#### Requirement
For each line in the data below that holds "bends", return a copy.

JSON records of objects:
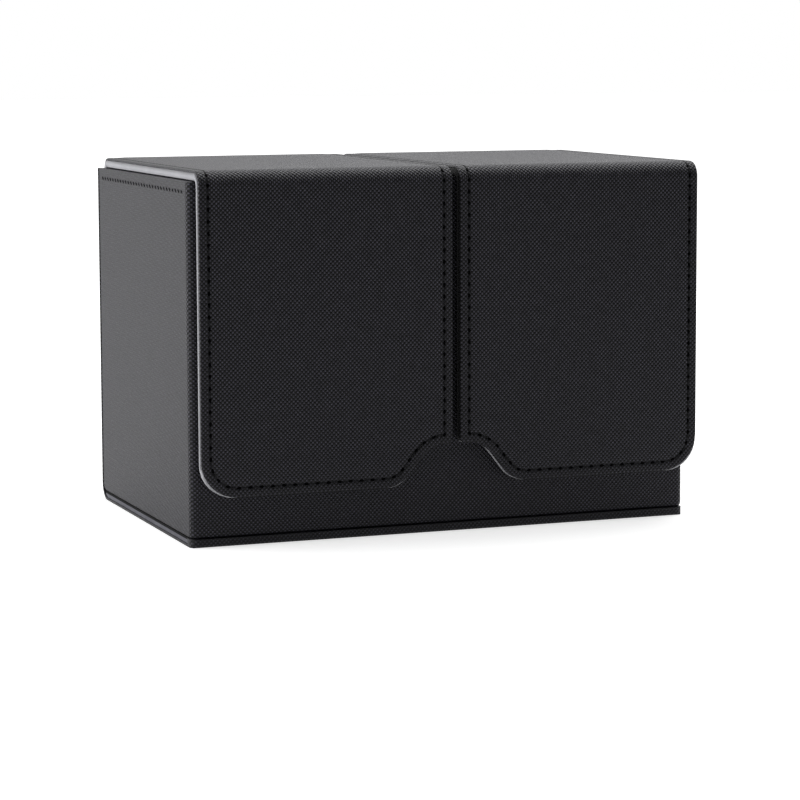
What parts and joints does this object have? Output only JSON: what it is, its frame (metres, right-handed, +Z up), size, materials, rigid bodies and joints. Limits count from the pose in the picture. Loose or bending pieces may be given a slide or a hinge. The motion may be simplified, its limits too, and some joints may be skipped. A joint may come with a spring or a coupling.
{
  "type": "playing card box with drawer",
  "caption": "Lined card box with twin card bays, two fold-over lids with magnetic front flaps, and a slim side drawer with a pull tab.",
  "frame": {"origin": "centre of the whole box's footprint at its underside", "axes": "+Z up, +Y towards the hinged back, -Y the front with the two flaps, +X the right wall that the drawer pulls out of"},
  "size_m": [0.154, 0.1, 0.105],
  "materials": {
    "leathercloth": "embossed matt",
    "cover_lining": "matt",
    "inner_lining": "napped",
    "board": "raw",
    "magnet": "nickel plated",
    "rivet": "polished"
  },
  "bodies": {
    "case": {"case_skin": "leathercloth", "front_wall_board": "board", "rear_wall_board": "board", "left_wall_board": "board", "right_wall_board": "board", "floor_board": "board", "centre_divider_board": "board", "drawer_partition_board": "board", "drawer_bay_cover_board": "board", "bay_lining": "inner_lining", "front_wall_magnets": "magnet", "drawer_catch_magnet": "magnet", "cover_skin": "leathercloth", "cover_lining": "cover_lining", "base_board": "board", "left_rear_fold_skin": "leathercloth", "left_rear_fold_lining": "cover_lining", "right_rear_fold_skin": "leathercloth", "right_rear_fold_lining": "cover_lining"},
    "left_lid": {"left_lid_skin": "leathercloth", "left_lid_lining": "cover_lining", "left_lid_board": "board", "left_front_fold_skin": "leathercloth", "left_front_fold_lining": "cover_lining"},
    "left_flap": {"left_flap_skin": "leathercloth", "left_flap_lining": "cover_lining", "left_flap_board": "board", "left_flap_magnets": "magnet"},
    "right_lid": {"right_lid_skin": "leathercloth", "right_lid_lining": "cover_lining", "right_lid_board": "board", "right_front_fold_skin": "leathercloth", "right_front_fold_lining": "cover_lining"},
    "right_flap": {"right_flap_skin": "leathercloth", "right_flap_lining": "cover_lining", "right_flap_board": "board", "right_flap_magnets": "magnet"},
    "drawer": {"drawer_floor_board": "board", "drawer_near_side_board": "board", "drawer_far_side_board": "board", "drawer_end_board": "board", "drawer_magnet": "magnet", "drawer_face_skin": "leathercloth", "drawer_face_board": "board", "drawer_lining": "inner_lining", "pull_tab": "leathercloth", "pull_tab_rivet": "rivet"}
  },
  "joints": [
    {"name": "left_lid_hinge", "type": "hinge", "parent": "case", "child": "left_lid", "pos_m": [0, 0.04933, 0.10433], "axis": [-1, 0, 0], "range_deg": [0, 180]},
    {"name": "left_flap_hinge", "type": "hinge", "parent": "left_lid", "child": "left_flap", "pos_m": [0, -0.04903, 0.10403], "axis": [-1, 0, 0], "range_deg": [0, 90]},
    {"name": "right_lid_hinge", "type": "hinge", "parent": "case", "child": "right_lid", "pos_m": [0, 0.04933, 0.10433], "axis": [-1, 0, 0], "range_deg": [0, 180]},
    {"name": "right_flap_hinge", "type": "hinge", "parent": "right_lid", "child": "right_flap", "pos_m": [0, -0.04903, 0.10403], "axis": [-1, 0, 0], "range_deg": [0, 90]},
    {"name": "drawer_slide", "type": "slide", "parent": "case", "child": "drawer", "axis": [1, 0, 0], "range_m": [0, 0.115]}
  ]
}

--

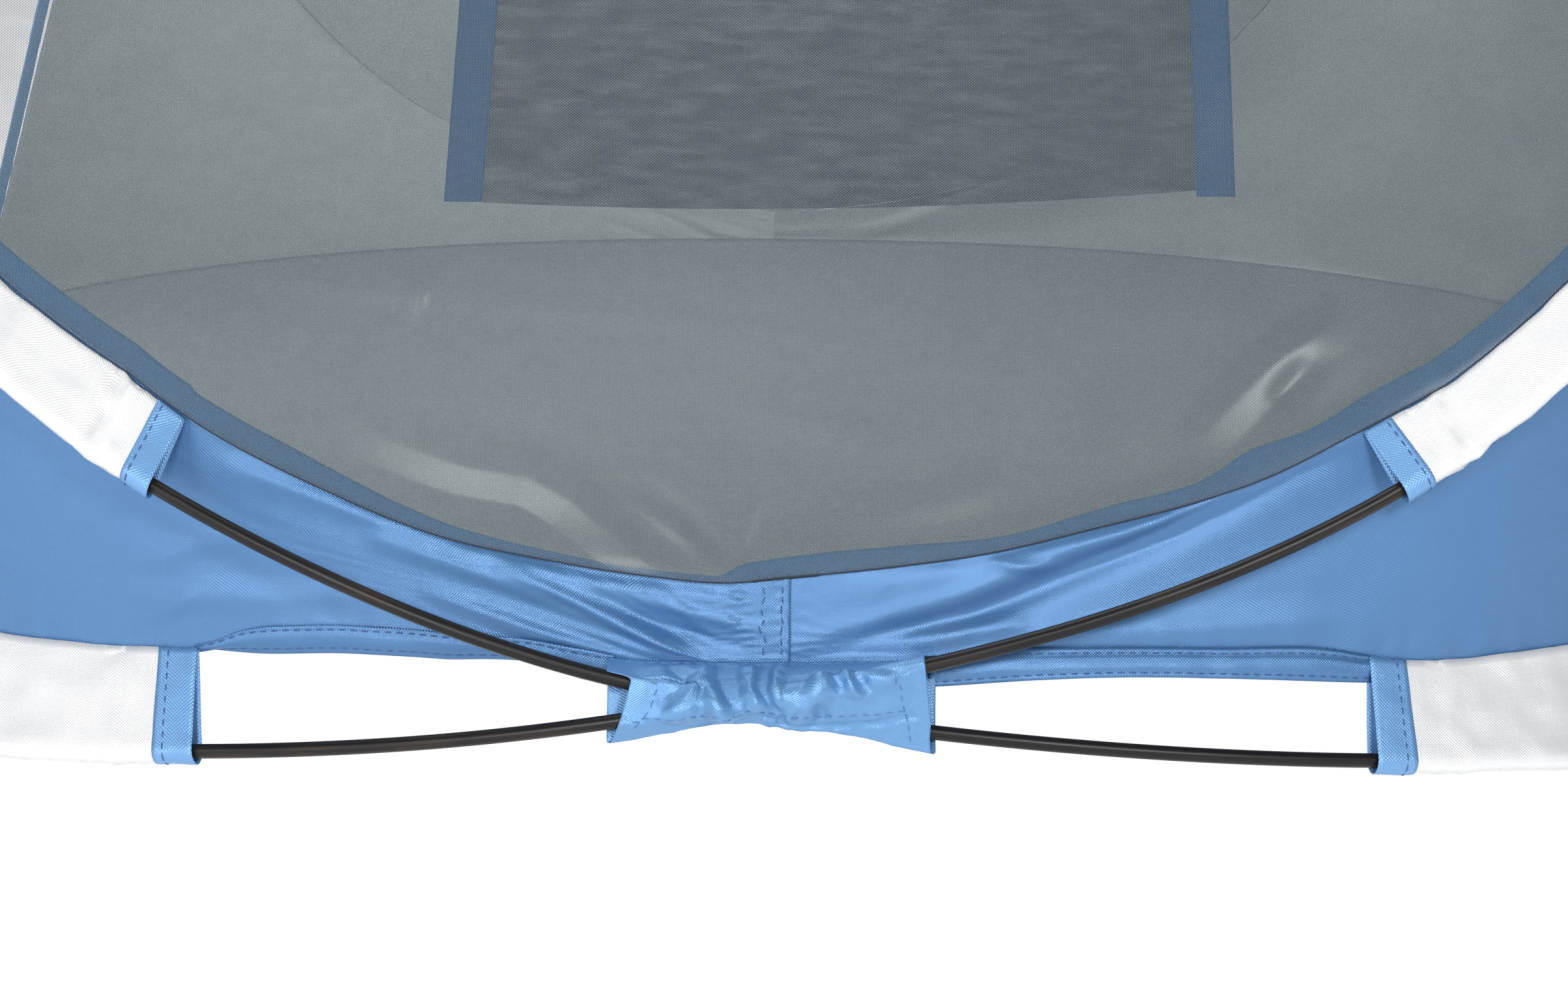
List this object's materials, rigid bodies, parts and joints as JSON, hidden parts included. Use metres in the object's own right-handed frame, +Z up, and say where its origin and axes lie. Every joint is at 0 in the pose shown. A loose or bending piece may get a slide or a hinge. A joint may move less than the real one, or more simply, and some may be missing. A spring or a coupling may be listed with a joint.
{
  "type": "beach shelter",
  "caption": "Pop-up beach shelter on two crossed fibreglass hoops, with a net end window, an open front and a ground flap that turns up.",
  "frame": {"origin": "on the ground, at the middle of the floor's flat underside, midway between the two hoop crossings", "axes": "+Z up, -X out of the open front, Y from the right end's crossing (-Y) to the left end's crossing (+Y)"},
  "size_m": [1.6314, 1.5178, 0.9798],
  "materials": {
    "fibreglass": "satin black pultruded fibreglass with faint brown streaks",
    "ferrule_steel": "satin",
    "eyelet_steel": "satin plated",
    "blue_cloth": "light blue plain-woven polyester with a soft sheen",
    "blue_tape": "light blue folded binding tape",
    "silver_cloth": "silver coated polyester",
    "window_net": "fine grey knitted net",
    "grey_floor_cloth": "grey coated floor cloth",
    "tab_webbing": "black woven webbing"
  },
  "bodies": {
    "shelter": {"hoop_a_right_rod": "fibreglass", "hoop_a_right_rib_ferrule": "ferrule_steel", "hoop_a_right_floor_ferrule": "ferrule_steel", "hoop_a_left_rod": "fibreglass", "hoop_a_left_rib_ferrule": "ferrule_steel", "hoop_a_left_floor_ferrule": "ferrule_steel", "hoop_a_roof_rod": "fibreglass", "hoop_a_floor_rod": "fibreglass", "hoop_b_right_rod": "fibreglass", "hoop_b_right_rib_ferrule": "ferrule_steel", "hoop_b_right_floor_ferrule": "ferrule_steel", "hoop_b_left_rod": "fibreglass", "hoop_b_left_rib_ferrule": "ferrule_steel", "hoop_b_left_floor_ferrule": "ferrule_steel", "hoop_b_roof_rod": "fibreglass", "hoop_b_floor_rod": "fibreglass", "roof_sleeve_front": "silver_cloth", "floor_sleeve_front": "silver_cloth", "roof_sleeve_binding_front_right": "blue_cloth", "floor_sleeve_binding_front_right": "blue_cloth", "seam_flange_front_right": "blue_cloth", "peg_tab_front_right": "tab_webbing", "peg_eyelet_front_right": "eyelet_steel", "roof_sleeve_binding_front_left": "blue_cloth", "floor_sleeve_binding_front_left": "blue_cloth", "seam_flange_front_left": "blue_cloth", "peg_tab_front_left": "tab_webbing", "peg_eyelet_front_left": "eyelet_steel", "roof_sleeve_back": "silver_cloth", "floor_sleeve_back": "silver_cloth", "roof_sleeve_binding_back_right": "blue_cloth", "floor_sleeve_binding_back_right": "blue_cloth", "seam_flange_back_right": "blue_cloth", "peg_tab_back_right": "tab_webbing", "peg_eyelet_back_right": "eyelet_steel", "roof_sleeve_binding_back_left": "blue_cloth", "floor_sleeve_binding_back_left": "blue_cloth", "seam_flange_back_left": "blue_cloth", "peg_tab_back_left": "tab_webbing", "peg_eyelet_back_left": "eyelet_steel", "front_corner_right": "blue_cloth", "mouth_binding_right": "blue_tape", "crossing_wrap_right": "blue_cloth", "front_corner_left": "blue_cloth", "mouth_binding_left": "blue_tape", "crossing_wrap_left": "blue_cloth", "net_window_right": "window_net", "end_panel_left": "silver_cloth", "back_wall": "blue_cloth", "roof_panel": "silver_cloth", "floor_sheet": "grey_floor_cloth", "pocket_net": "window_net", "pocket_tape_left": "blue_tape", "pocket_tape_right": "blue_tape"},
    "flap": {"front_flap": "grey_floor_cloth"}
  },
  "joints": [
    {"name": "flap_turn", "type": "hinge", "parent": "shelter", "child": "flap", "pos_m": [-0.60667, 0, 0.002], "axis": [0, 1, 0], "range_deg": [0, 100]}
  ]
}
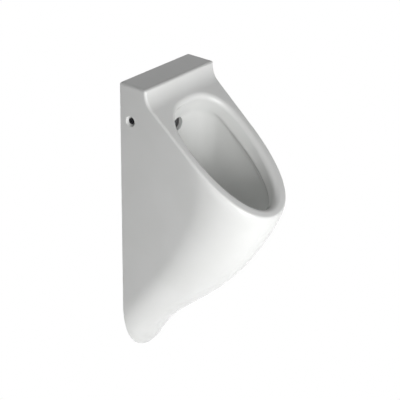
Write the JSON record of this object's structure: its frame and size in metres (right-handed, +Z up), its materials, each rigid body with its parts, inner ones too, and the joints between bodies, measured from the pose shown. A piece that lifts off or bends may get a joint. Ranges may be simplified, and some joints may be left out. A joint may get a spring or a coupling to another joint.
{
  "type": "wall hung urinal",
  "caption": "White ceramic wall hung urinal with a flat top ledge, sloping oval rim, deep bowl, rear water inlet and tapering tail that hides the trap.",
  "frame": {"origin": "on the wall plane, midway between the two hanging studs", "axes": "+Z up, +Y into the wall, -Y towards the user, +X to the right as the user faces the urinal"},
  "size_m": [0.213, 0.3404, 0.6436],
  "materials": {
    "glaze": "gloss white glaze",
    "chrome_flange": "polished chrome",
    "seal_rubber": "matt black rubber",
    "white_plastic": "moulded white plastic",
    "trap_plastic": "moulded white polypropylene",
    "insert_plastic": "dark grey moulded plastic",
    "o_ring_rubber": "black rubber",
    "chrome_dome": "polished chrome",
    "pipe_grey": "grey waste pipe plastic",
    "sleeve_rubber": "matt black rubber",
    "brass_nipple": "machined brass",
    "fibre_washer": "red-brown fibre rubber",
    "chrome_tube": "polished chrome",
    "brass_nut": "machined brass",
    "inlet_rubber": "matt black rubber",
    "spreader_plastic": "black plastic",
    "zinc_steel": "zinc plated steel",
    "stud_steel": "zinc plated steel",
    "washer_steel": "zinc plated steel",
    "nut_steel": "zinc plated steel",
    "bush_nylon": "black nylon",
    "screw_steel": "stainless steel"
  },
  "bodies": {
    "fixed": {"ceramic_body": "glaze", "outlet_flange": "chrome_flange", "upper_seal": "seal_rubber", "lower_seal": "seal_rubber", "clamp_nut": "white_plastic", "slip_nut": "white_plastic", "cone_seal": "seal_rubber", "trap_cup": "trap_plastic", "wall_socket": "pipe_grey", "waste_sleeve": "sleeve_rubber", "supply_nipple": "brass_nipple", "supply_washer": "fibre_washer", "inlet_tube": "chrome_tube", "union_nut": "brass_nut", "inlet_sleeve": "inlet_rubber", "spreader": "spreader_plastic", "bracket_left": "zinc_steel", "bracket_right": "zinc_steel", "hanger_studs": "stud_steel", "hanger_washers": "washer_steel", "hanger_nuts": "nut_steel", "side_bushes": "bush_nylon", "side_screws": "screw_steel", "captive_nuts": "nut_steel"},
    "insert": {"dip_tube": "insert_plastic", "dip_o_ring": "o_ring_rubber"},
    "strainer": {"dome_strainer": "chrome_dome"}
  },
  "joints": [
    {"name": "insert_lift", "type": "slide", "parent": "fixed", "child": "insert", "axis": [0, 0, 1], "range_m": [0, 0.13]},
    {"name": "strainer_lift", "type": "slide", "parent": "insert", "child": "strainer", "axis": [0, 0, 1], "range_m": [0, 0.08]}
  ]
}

* * *

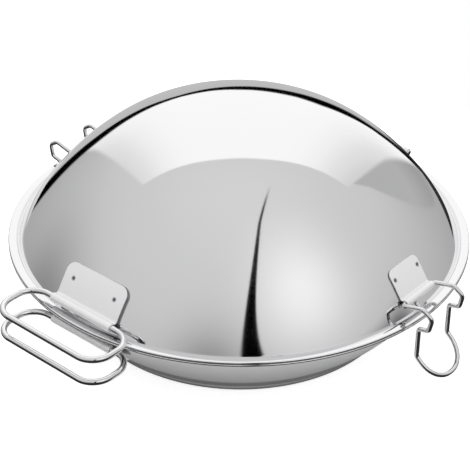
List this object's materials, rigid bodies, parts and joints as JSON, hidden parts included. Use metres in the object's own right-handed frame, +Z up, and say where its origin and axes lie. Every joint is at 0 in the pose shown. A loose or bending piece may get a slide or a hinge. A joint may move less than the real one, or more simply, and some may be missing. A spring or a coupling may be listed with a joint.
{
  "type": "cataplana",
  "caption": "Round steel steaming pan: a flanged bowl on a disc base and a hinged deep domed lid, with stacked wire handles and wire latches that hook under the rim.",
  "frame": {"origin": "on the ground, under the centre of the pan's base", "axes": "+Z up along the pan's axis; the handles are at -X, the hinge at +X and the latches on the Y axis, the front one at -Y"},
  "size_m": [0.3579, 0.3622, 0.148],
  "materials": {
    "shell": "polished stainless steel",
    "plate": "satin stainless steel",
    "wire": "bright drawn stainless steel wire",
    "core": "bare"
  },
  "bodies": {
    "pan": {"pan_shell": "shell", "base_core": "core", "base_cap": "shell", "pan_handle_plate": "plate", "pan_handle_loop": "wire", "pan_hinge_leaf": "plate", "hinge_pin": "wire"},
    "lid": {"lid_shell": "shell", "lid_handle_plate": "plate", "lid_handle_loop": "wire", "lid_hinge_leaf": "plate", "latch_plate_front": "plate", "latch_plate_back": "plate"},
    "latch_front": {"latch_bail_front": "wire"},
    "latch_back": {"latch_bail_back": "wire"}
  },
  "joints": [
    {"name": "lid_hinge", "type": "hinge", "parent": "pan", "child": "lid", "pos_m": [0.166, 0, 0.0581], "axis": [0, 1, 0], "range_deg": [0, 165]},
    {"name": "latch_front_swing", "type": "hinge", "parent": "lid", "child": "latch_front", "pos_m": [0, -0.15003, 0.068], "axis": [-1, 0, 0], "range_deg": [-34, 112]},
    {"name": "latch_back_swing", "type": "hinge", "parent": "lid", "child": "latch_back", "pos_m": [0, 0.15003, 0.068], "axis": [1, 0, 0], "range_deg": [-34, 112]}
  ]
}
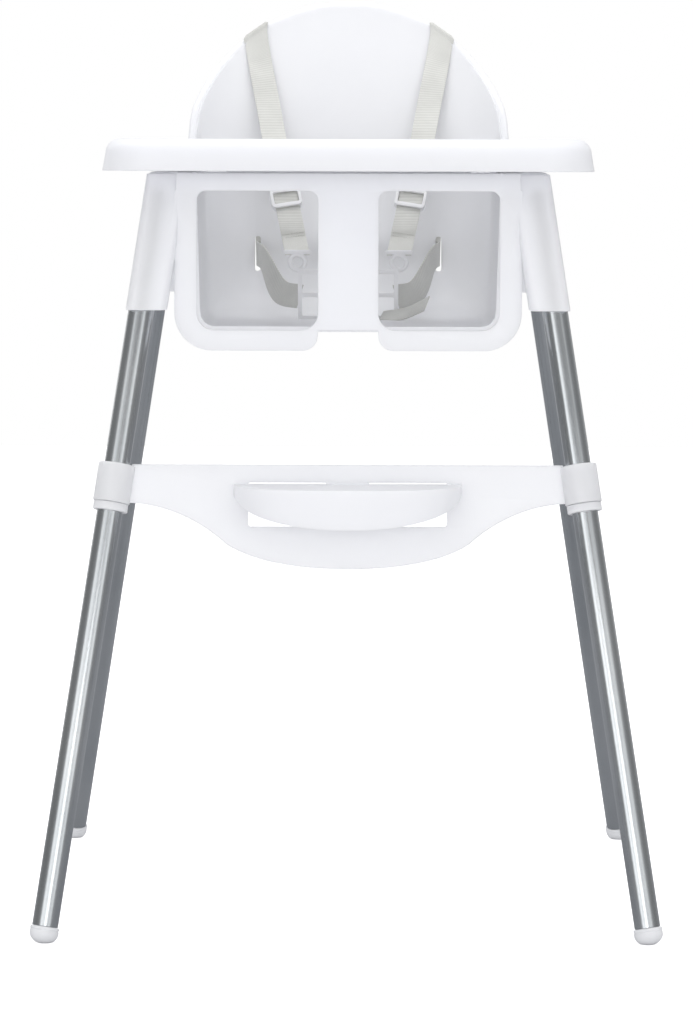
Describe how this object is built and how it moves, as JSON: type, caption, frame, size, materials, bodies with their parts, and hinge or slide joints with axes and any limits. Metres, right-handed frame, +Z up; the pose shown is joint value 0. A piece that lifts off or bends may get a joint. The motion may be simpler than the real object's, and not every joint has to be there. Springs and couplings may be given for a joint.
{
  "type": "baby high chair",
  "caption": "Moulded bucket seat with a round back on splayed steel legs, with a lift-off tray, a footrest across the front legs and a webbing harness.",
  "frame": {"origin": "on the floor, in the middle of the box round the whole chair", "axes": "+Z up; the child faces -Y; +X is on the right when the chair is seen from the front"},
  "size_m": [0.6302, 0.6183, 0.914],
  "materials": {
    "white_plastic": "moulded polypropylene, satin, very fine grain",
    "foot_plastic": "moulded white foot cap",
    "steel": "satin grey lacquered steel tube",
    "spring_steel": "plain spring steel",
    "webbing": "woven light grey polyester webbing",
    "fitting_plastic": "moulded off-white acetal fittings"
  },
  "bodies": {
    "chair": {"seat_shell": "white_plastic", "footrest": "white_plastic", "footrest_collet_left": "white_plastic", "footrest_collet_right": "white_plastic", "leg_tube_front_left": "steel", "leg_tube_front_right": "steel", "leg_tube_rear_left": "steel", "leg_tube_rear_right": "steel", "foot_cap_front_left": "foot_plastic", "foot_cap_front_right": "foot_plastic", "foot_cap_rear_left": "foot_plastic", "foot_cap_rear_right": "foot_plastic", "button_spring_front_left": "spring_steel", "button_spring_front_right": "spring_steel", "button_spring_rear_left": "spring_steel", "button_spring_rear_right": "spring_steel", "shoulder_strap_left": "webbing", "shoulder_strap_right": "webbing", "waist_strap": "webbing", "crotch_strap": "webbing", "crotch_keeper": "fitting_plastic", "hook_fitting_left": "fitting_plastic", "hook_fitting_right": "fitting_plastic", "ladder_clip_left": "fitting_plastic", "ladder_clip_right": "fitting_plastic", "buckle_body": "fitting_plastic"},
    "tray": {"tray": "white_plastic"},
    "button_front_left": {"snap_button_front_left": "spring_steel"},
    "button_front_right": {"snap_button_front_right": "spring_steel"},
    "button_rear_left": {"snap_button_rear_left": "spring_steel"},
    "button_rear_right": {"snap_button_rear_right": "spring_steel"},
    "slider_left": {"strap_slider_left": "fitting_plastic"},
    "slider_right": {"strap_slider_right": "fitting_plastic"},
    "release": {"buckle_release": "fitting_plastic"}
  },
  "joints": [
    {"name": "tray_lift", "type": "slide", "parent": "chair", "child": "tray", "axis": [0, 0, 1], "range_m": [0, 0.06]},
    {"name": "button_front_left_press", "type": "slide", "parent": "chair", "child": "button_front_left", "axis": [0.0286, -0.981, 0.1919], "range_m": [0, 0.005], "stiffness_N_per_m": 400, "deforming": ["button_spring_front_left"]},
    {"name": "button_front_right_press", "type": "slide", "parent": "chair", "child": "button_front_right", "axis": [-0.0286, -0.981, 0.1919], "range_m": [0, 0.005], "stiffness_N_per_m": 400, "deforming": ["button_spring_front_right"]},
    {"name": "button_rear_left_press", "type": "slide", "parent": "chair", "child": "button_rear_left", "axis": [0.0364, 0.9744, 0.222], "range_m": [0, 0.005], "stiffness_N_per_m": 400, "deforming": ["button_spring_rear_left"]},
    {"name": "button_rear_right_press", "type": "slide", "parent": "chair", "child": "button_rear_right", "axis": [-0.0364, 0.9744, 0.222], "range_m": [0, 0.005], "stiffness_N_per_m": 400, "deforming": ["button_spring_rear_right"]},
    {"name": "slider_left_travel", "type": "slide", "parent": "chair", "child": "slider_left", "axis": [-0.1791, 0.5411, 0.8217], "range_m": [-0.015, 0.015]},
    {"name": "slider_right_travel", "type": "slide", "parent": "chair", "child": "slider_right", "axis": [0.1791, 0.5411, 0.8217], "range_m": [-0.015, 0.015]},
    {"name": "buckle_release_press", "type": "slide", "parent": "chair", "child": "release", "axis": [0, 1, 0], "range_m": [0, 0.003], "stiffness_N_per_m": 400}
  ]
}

#### Reply to the exercise
Write the JSON record of this object's structure: its frame and size in metres (right-handed, +Z up), its materials, each rigid body with its parts, inner ones too, and the joints between bodies, measured from the pose shown. A piece that lifts off or bends may get a joint. Ranges may be simplified, and some joints may be left out. A joint may get a spring or a coupling to another joint.
Describe how this object is built and how it moves, as JSON: type, caption, frame, size, materials, bodies with their parts, and hinge or slide joints with axes and any limits. Metres, right-handed frame, +Z up; the pose shown is joint value 0. A piece that lifts off or bends may get a joint. The motion may be simpler than the real object's, and not every joint has to be there. Springs and couplings may be given for a joint.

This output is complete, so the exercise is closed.